In China, the Christians were told [by American Bible teachers], “Don’t worry, before the tribulation comes you will be translated – raptured.” Then came a terrible persecution. Millions of Christians were tortured to death. Later I heard a Bishop from China say, sadly,

“We have failed.
We should have made the people strong for persecution,
rather than telling them Jesus would come first.
Tell the people how to be strong in times of persecution,
how to stand when the tribulation comes,
– to stand and not faint.”

I feel I have a divine mandate to go and tell the people of this world that it is possible to be strong in the Lord Jesus Christ. We are in training for the tribulation, but more than sixty percent of the Body of Christ across the world has already entered into the tribulation. There is no way to escape it.

We are next.

Since I have already gone through prison for Jesus’ sake, and since I met the Bishop in China, now every time I read a good Bible text I think, “Hey, I can use that in the time of tribulation.” Then I write it down and learn it by heart.”
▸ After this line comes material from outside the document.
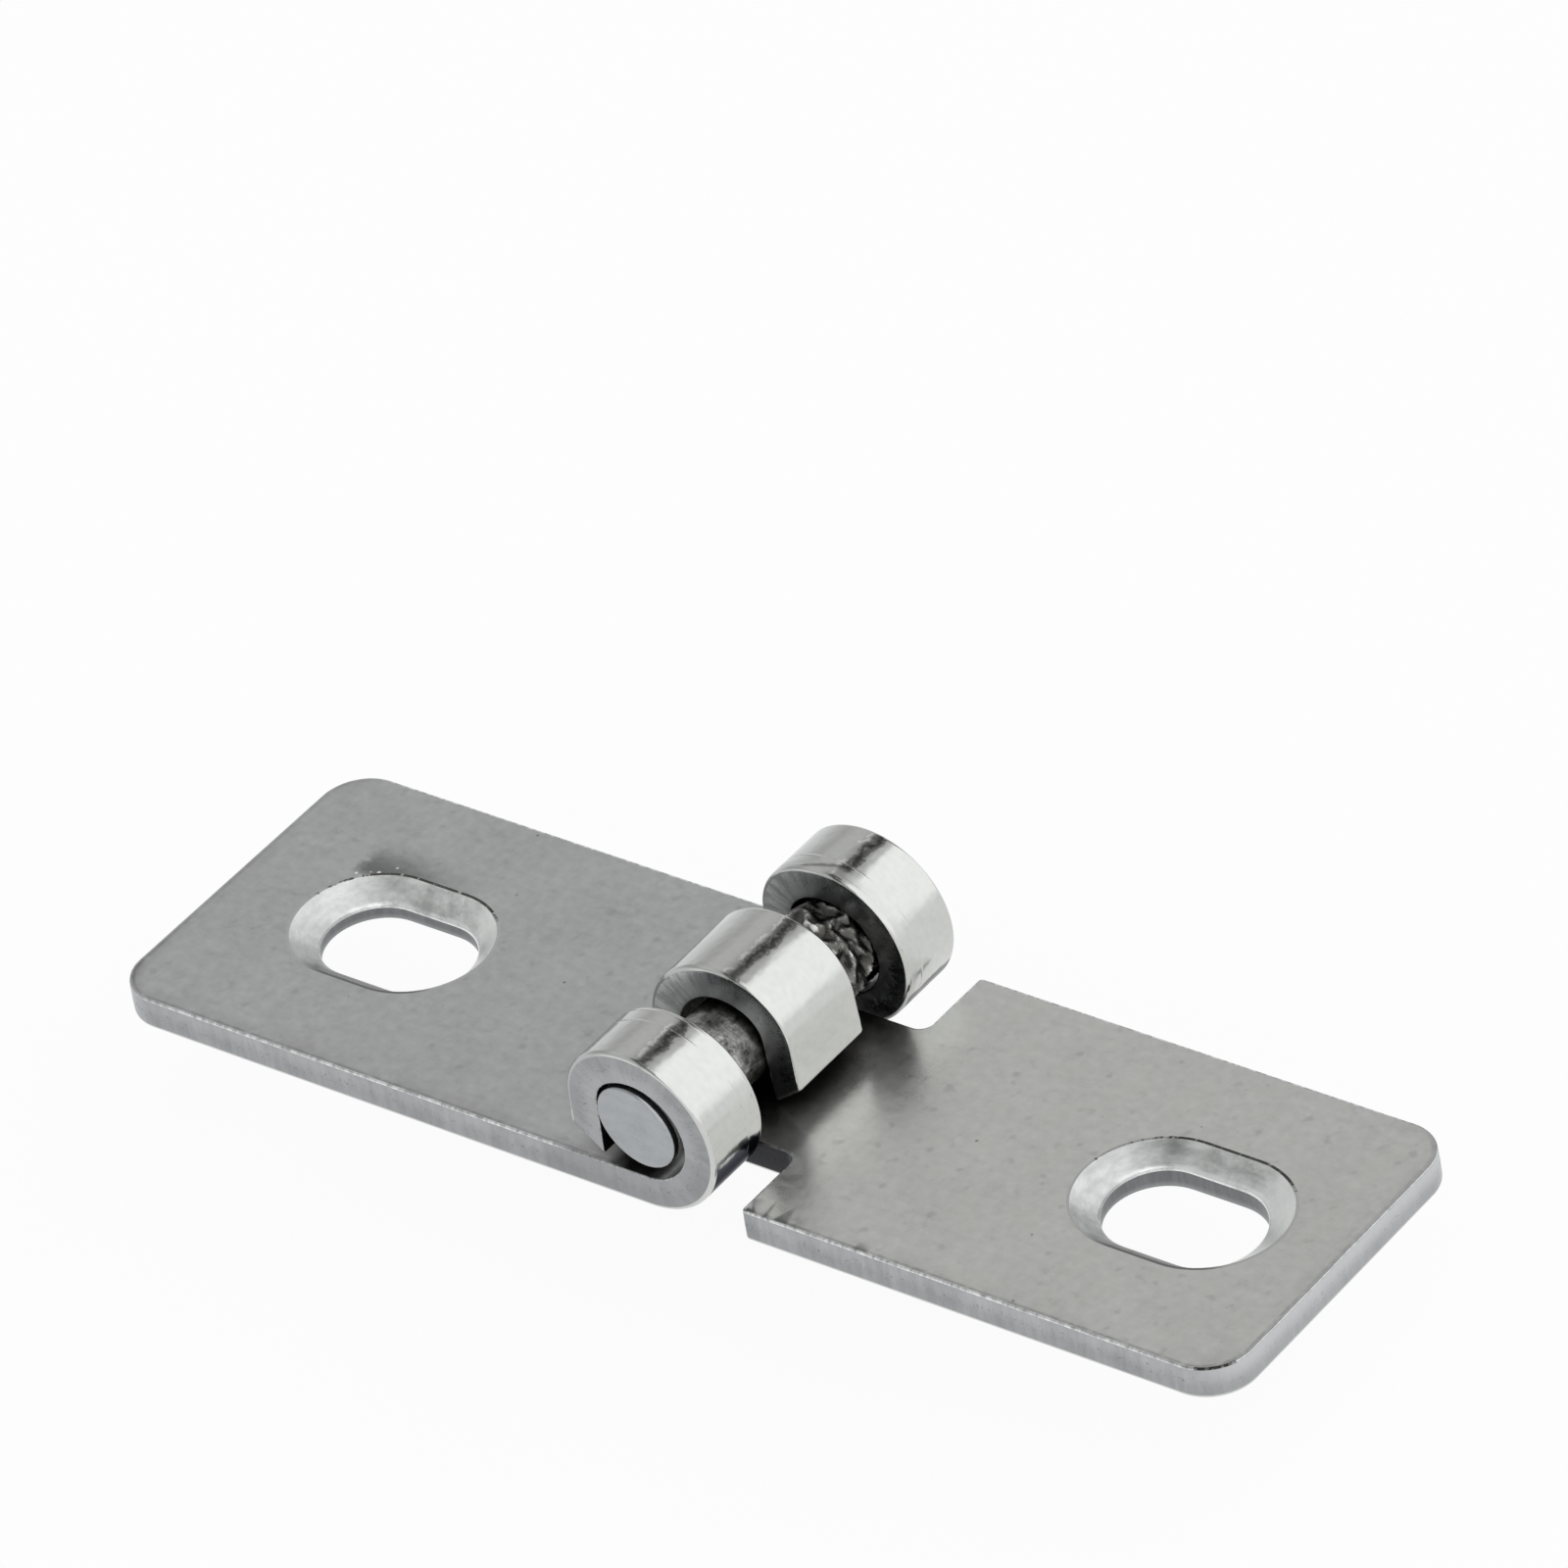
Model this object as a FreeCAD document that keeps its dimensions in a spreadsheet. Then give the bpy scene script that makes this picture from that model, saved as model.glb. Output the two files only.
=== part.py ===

This letter is an indictment against American Bible teachers who brought the doctrine of a secret rapture into China. Her words point to the painful reality that where ever this doctrine is taught, it undermines the saints ability so suffer well according to the teaching of the apostles.


In 2005 I was in Indonesia engaging in evangelistic ministry. One Sunday I spoke at a local church service. Before it was time for me to preach the pastor approached me and said words that deeply impacted me:

“Sir, I don’t want to offend you by what I’m about to say. But it must be said. You are an American. And we welcome you in our community. However, when preaching, please do not mention the Pre-Tribulation Rapture. Your Bible teachers in America teach this. But this community is experiencing much affliction and suffering. And that doctrine will do great damage to these people.”

I won’t add to these words except to say this: All who hold the belief that we will be secretly raptured any moment must understand and recognize that this conviction is largely an American conviction. Moreover, I have met people outside of the western world who hold the doctrine – but it’s only because they have been influenced by the ministries of American ministries who teach it through their books and TV shows.

A secret, imminent rapture isn’t found in the Bible, in church history or outside the western world. These are strong reasons to abandon it and to fill our minds and hearts with what the Bible says about the generation of the Lord’s return.


One Response

  1. It’s very refreshing to hear an American pastor be vocal and straightforward about the truth on this issue.